=== Given records ===
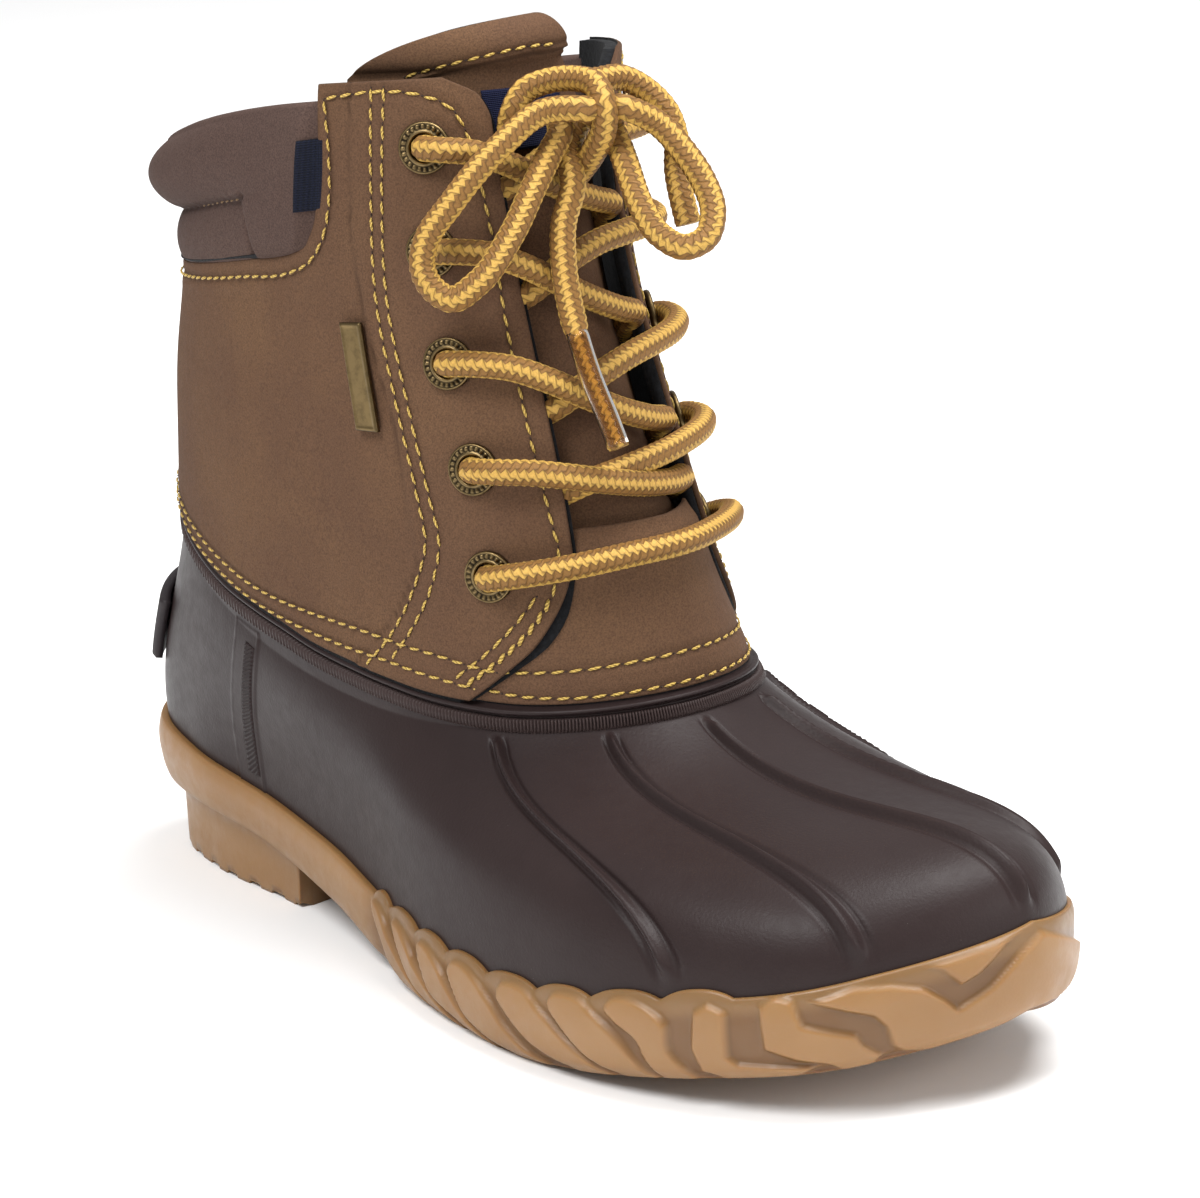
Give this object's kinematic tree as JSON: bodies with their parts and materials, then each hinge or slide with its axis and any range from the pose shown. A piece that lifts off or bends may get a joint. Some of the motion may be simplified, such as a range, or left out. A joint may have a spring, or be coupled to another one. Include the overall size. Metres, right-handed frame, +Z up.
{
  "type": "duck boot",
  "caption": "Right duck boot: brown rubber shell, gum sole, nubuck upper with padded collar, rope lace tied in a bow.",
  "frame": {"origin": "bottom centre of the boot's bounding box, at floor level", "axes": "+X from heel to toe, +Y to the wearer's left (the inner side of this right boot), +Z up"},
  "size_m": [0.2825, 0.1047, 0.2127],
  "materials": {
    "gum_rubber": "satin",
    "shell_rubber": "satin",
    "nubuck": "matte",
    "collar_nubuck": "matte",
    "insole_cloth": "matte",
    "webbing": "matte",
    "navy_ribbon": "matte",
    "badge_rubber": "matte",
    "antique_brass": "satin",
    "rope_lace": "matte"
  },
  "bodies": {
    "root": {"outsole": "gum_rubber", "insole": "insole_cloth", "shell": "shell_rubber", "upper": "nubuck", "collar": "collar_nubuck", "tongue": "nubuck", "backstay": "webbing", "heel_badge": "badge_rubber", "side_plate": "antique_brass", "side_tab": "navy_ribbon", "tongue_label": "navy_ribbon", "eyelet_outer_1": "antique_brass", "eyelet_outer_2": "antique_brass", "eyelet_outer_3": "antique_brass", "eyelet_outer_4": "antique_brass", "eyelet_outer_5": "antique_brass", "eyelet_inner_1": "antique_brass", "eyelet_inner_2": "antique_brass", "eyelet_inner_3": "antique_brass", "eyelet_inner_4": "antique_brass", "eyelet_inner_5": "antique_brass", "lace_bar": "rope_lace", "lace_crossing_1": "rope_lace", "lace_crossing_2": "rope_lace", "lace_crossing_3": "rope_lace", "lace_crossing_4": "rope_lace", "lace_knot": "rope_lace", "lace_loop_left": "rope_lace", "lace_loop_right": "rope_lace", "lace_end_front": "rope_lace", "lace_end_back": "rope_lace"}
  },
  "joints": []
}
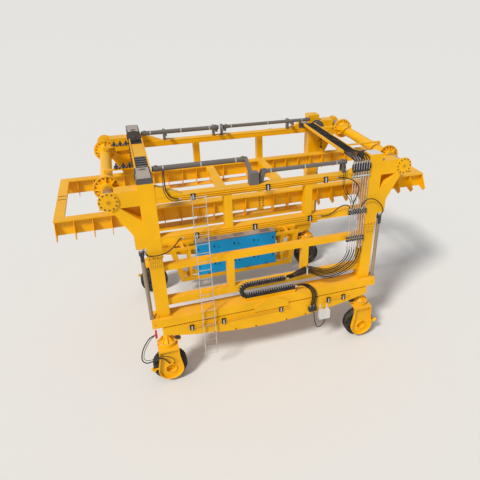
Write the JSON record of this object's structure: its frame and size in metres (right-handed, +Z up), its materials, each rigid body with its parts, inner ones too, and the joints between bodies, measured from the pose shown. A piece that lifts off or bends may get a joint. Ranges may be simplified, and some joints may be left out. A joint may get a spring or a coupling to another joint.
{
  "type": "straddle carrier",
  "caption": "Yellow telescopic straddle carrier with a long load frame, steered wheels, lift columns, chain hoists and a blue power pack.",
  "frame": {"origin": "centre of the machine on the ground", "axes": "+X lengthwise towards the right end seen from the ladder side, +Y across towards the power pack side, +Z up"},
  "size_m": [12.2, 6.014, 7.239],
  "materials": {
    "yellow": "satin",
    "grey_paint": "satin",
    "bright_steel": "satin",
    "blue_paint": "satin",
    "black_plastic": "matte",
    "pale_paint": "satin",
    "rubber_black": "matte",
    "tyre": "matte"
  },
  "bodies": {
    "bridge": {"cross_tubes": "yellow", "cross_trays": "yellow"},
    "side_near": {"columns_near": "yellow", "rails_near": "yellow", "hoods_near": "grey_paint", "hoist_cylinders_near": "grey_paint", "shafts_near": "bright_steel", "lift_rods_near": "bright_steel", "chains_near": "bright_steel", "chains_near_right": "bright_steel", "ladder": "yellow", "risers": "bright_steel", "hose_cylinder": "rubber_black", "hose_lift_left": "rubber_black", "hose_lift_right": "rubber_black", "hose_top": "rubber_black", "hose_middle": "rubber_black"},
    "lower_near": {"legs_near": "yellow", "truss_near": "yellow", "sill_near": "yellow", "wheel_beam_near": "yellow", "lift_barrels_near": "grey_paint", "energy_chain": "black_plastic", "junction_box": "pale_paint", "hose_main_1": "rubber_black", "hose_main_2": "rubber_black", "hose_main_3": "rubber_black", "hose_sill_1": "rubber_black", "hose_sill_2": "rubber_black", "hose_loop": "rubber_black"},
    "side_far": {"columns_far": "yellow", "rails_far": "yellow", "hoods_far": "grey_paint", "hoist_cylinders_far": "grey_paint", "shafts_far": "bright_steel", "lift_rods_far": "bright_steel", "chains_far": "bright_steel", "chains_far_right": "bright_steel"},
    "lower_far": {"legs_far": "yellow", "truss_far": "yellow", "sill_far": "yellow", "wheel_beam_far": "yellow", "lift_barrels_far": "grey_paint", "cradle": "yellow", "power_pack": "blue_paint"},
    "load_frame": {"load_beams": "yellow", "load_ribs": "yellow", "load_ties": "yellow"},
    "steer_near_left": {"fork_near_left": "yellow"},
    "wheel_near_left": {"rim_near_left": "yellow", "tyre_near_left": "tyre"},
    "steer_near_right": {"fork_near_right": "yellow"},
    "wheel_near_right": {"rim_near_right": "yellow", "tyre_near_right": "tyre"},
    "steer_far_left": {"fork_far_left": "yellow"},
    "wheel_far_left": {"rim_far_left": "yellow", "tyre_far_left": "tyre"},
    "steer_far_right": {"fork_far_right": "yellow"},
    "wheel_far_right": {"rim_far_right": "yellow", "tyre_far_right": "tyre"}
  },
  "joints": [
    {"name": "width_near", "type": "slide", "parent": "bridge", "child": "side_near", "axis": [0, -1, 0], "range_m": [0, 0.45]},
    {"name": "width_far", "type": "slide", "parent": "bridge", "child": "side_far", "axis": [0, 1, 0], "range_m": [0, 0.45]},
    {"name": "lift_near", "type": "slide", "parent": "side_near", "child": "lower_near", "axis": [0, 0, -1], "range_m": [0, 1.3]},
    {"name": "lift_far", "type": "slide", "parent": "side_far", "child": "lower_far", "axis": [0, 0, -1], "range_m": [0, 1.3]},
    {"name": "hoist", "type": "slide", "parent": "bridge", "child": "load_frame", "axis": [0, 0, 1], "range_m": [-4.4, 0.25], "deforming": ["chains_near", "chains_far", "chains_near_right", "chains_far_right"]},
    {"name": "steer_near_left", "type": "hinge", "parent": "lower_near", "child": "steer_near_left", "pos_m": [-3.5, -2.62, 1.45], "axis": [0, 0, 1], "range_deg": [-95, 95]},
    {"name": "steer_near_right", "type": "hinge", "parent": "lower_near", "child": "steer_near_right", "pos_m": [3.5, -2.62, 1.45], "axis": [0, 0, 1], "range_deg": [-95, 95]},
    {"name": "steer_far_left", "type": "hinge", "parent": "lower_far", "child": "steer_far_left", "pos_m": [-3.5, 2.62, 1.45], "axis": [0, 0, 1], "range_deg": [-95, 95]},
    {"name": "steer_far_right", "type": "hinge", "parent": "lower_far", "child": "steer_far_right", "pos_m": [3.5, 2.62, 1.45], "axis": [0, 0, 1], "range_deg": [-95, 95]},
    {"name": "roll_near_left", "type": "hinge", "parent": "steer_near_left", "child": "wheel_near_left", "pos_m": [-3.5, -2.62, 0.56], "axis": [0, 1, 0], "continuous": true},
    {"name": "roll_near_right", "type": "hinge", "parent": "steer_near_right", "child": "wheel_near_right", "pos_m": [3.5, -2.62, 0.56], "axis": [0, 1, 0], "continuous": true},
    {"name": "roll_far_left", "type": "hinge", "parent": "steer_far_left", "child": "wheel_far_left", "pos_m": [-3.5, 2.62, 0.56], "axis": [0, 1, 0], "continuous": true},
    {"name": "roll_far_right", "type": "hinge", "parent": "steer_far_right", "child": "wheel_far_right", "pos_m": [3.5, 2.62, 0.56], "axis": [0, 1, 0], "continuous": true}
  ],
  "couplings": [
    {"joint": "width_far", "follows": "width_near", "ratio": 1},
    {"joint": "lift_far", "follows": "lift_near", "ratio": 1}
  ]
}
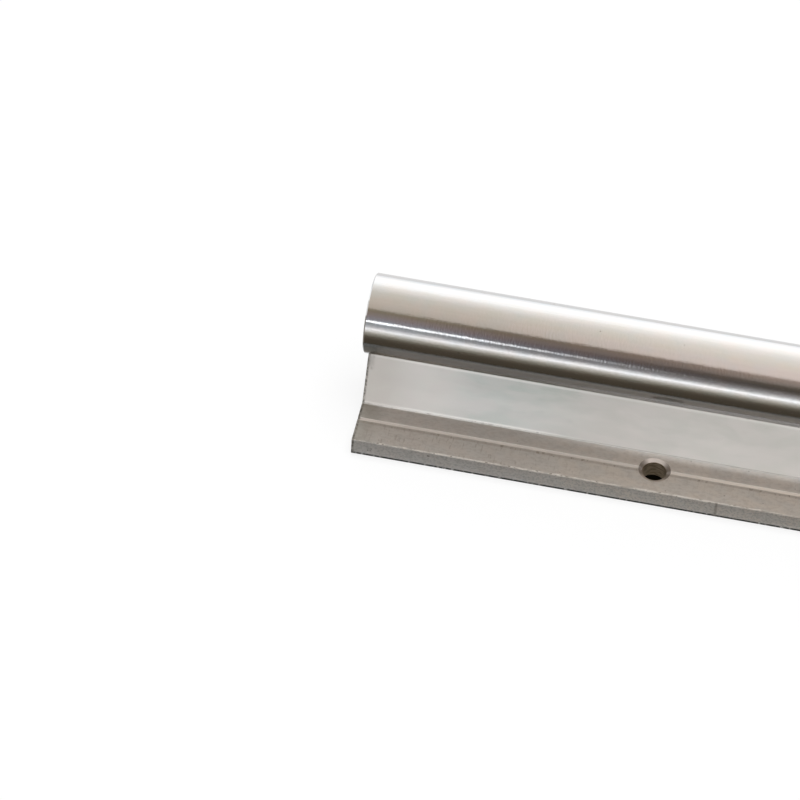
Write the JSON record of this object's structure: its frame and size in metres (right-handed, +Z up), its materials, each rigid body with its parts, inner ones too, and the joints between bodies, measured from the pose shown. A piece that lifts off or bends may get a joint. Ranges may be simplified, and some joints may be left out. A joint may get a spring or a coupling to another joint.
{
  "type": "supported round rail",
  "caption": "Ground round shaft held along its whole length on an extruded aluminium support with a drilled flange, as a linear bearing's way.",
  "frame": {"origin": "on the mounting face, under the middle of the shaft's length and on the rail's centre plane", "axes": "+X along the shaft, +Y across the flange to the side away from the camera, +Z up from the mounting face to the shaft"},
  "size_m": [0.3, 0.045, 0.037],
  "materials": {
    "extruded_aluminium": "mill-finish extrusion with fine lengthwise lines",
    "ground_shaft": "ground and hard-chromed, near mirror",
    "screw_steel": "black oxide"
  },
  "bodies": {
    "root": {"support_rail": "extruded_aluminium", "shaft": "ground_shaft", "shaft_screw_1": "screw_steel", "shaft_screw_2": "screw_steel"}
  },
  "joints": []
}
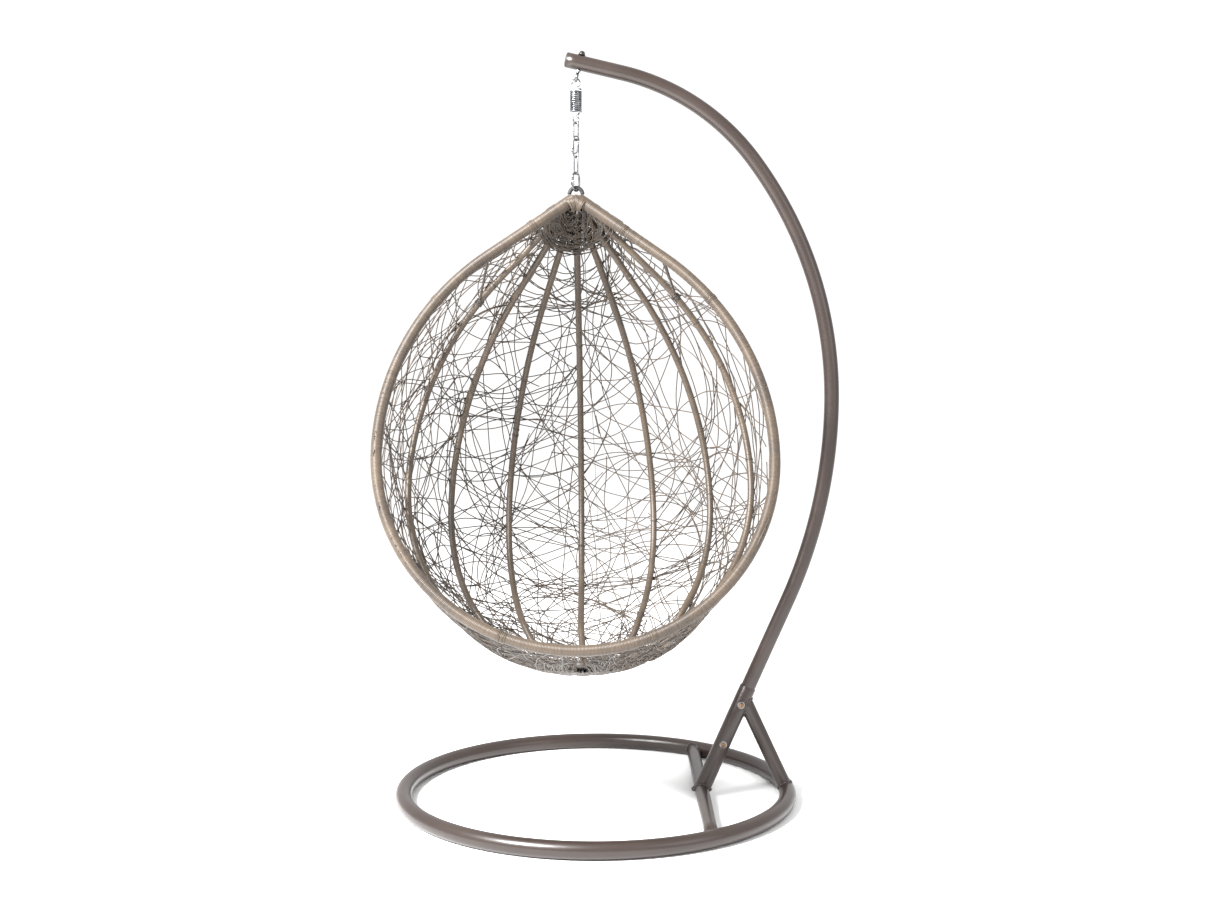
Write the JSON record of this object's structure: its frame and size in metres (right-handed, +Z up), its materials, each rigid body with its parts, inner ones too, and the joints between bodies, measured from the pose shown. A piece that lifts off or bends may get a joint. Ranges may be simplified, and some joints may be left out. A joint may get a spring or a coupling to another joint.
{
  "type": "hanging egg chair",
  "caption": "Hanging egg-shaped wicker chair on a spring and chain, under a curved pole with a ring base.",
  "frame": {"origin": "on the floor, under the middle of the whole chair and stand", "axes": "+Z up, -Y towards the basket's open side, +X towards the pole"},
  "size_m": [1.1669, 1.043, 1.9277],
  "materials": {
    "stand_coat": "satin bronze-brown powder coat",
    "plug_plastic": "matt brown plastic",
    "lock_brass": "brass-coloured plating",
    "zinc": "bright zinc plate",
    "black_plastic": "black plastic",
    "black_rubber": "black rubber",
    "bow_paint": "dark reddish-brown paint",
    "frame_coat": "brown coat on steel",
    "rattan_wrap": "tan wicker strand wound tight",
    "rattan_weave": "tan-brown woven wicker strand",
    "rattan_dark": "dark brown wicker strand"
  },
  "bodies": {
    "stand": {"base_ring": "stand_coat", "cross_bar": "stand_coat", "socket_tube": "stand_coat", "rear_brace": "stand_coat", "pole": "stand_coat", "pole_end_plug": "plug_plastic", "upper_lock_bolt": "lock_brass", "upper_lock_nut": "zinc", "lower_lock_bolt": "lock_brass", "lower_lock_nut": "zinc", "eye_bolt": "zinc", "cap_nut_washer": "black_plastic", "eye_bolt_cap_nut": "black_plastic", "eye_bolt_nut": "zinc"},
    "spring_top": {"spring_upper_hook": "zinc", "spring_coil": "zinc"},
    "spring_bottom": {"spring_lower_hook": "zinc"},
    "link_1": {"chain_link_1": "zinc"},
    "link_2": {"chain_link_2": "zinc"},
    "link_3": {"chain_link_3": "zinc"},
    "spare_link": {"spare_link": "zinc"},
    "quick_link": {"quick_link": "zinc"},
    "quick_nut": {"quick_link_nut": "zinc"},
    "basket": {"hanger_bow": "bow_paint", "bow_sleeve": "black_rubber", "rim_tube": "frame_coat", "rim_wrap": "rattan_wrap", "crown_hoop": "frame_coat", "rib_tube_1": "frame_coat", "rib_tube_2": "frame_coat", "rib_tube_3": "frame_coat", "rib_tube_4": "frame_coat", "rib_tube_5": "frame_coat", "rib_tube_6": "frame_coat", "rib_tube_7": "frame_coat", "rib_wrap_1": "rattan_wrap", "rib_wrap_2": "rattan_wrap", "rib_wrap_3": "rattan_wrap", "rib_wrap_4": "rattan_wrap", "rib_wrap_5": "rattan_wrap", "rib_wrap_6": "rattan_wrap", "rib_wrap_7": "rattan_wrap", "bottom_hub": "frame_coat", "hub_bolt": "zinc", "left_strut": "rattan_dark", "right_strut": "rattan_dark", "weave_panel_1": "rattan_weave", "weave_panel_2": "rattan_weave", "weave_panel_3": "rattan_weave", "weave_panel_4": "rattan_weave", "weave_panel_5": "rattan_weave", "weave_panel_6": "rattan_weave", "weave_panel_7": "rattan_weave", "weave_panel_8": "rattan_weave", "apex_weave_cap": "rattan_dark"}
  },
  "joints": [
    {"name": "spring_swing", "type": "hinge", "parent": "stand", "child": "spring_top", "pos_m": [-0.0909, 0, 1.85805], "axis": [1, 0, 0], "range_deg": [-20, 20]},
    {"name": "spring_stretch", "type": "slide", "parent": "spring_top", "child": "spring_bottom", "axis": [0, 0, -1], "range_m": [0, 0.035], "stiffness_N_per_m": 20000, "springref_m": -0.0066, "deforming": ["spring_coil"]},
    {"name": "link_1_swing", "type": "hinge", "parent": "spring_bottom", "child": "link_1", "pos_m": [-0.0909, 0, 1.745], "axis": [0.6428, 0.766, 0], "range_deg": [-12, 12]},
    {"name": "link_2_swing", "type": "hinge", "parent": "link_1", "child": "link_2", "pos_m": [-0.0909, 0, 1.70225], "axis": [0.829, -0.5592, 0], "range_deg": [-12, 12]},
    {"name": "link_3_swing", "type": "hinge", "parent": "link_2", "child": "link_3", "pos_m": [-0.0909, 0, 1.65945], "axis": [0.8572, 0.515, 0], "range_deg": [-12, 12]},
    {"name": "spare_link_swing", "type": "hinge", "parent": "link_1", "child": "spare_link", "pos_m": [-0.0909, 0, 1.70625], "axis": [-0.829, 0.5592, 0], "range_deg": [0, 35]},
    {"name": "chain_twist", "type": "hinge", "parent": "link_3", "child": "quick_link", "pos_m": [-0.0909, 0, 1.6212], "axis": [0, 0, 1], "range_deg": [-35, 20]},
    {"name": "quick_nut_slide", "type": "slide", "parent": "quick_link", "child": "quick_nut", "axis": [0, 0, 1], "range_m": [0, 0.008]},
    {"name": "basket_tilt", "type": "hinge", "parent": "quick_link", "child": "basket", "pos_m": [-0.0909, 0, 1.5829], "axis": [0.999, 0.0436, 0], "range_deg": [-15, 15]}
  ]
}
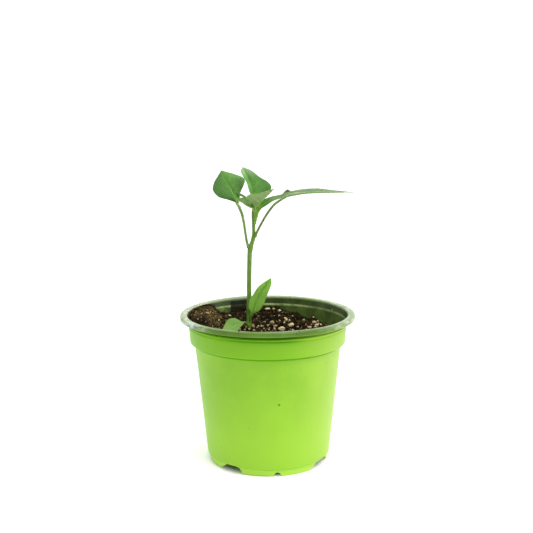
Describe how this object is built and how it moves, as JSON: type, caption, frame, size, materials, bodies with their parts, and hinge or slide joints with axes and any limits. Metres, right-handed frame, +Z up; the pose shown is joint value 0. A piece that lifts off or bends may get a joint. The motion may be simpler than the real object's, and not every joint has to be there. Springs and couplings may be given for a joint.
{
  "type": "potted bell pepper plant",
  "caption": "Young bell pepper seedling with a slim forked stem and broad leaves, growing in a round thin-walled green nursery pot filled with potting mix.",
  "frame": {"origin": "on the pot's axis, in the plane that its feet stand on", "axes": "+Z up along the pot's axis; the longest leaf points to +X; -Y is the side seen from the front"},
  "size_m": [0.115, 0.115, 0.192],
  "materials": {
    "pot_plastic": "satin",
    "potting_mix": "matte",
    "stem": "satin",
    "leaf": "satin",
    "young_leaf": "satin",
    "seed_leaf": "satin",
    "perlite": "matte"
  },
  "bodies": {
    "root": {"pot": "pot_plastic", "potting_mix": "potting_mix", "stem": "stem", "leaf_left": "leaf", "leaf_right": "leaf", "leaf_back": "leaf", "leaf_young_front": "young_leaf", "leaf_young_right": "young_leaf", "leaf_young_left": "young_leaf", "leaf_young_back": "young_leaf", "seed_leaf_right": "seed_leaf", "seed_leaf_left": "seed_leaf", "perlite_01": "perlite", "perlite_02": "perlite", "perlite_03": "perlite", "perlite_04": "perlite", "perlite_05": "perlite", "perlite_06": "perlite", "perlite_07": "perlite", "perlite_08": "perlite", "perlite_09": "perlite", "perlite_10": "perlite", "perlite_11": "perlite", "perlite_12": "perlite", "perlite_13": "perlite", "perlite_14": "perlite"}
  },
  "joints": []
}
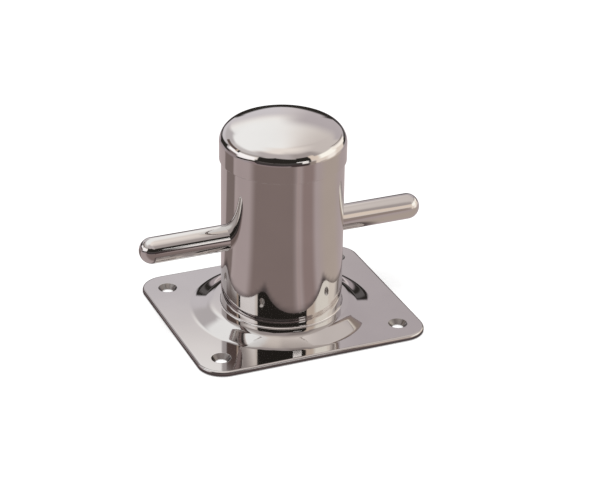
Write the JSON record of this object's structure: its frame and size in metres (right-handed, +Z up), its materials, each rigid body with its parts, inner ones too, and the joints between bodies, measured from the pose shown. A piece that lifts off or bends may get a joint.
===
Lines containing the word "their" are to be tallied; report only the total.

2